The topic of our undergraduate dissertation at the Zurich University of Applied Sciences Winterthur was the optimization of database queries. The theoretical part is divided into two sections. The first is an overview of how an optimizer operates. In the second part we explain what different kinds of indexes exist. In the practical part of our work we measured the execution times of different queries. Oracle 9i and IBM DB2 v7 were the Database Management Systems used. At first we created three different tables of the same size. In a later stage we used three tables of different sizes. The values in the tables are randomly created integers and have no key-foreignkey-relationship. We used a query with two joins for our tests. With the creation of indexes and usage of different optimizer-modes, we tried to accelerate the query. During those tests we made several interesting discoveries. Oracle Oracle has two different optimizer-modes: Costbased and rulebased. If the tables are large and have indexes, the costbased optimizer has no advantages over the rulebased optimizer, which does not use any statistics.

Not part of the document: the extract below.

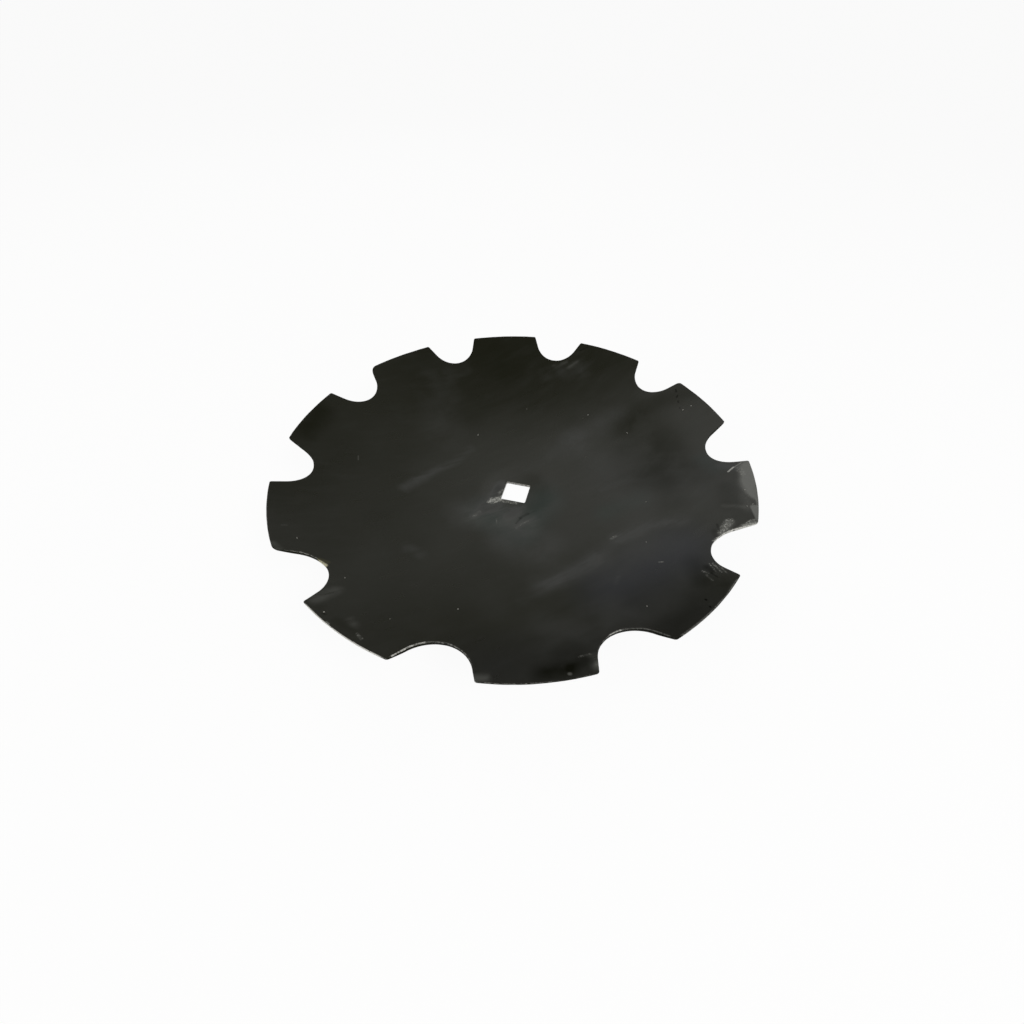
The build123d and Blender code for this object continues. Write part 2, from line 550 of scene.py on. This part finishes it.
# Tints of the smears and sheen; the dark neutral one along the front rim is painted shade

If the rulebased optimizer is chosen, the order of the query must be considered, even though that is against the rules of relational algebra. IBM DB2 IBM?s DB2 has seven different optimization classes, where every class has a different amount of optimization. That makes it difficult to know which class is best for a particular query. In general, optimization class 5 (default) is the fastest, if there are no statistics or indexes. The costs in the explain plans of both databases don?t help while optimizing, because there is no connection between the cost and the actual execution time. In most cases the plan with the higher costs was faster.